You have heard or seen me mention the turnaround story at Wells Fargo (WFC) under President and CEO Charles Scharf often enough.
Scharf has been hampered since he took the job in September 2019 by the bank's reputation and by the Fed's imposition of a hard $1.95 trillion asset cap in the wake of the fake accounts scandal, not to mention the onset of a global pandemic. Steadily, Scharf set out to change the culture, and reduce spending. Slowly, it now becomes apparent that, perhaps, there is a light at the end of this bank's long tunnel.
In banking, the "efficiency ratio" is the metric that measures operating expenses as a percentage of revenue generation. This is how investors gauge how "lean and mean" a bank is running. For the second quarter reported Wednesday morning, Wells Fargo ran with a 66% efficiency ratio, down from 77% a quarter earlier. That's a lot of progress in three months.
The light at the end of this tunnel may or may not be all that near, but we can see it from here. First time in a while.
In the second quarter, Wells Fargo reported earnings of $1.38 per share, crushing estimates that for the most part ran below a buck. Revenue generation landed at $20.27 billion, beating Wall Street estimates by more than $2.5 billion, and good for year-over-year growth of 10.9%.
Similar to other banks such as JPMorgan Chase (JPM) and Bank of America (BAC) , Wells Fargo released a large chunk of cash ($1.64 billion) from reserves set aside last year in preparation for pandemic-related loan losses that never materialized. This greatly enhanced profitability. On that note, one year ago, for second-quarter 2020, WFC reported a loss of $0.66 per share, so this was a quarter of positive reversal comparatively.
Unfortunately, also like other big banks, loan growth has been tough, falling from $971.3 billion a year ago to $854.7 billion, while deposits increased from $1.39 trillion to $1.44 trillion. This left net interest income at $8.8 billion, flat sequentially, but down from $9.89 billion a year earlier. Net interest margin decreased to 2.02% from 2.05% for the first quarter and 2.25% for second-quarter 2020..

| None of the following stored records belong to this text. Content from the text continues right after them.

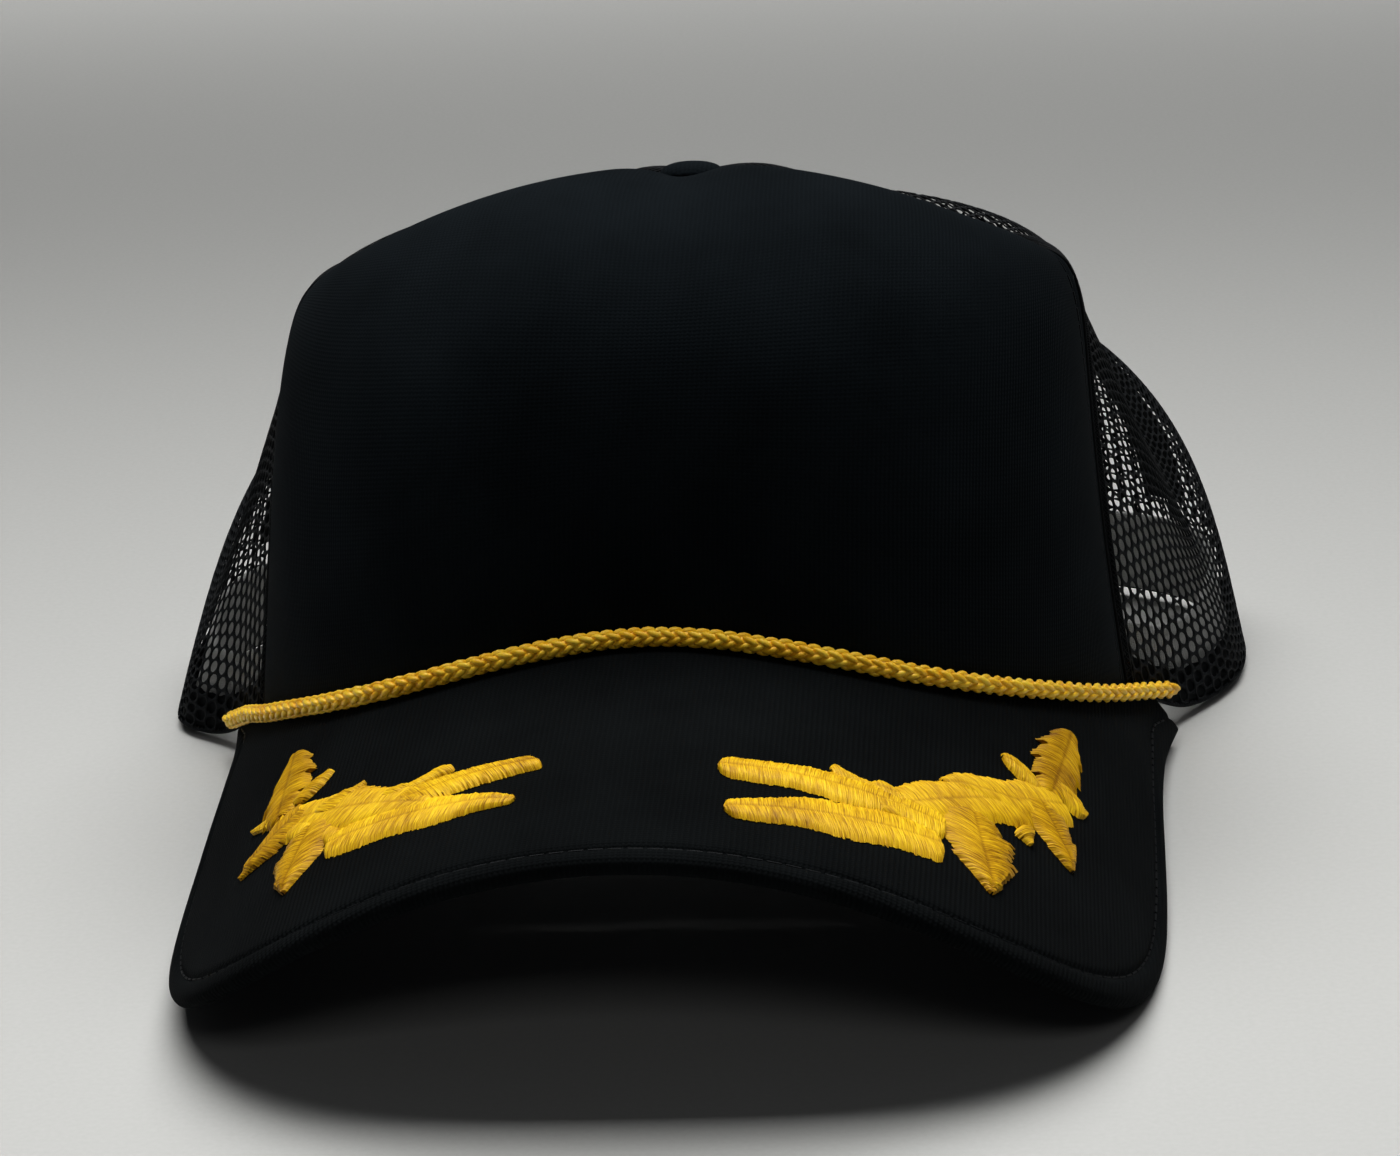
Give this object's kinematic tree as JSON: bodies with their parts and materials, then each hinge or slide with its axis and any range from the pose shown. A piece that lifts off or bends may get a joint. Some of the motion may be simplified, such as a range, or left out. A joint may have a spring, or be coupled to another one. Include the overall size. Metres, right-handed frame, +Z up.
{
  "type": "trucker cap",
  "caption": "Black trucker cap with a tall foam front, net sides and back, a curved brim with gold rope and gold oak-leaf embroidery, and a fastened snap strap.",
  "frame": {"origin": "middle of the footprint, on the surface that the cap rests on", "axes": "+Z up, brim toward -Y, +X to the wearer's left"},
  "size_m": [0.2178, 0.2584, 0.1242],
  "materials": {
    "foam_cloth": "fine jersey knit over foam",
    "net": "knitted nylon net",
    "brim_cloth": "fine ribbed knit",
    "tape": "woven tape",
    "gold_rope": "braided cord with a sheen",
    "gold_thread": "satin stitched thread",
    "snap_plastic": "moulded"
  },
  "bodies": {
    "root": {"front_panel": "foam_cloth", "side_mesh_left": "net", "side_mesh_right": "net", "back_mesh_left": "net", "back_mesh_right": "net", "sweatband": "tape", "opening_binding": "tape", "top_button": "foam_cloth", "brim": "brim_cloth", "rope": "gold_rope", "embroidery_left": "gold_thread", "embroidery_right": "gold_thread", "strap_with_holes": "snap_plastic", "strap_with_pegs": "snap_plastic"}
  },
  "joints": []
}
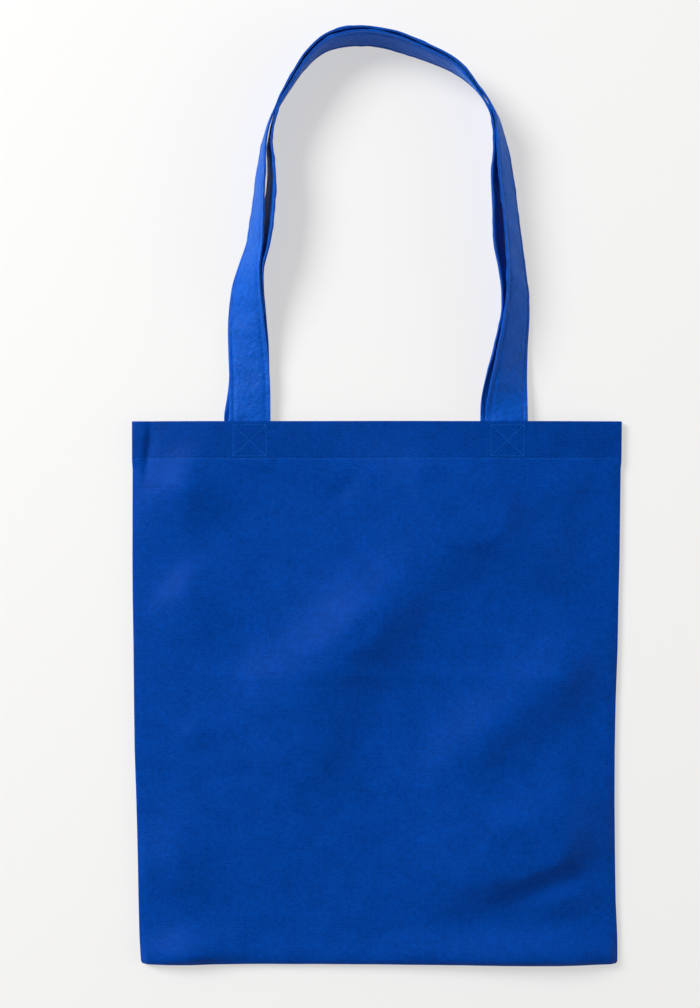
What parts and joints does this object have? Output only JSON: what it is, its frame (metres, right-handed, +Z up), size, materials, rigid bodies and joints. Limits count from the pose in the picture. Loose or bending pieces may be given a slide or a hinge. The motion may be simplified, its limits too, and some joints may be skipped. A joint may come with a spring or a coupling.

The plan all along has been to reduce what was the bank's $54 billion annual expense base over several years. There has been talk that Wells Fargo might recognize as much as $3.7 billion this year. That's where Scharf has made the most progress. Branches have closed. Office space has been reduced. Non-core businesses are being sold, and unfortunately some people have lost their jobs. Headcount shrank by a rough 5,000 for the three-month period.
Readers will see the stock rallied from a low of $20.76 last October to a high of $48.13 this past May, picking up a cool 132% over that time. A 38.2% Fibonacci retracement would take the shares down to about $37.62.
A funny thing happened on the way.
At first glance, I thought I saw a consolidating base pattern forming after the peak in May. Zooming in, however, I think I see a closing pennant, as support has moved from $41.50 to $42, and as the 21-day exponential moving average (EMA) formed short-term resistance.
I think Wells Fargo is setting up for an explosive move.
Reminder, explosives for WFC would be a couple of bucks, not $10 or $20. Yes, theoretically, the move could be down to the Fib level below $38. However, I believe that the 21-day EMA at $4 and the 50-day simple moving average (SMA) at $45 are lining up as either a brick wall, or potentially a catalyst.
I am long the stock. My price target is $49. Right now the WFC $37.50 puts are worth about $0.70. That sounds like a worthy sale to me.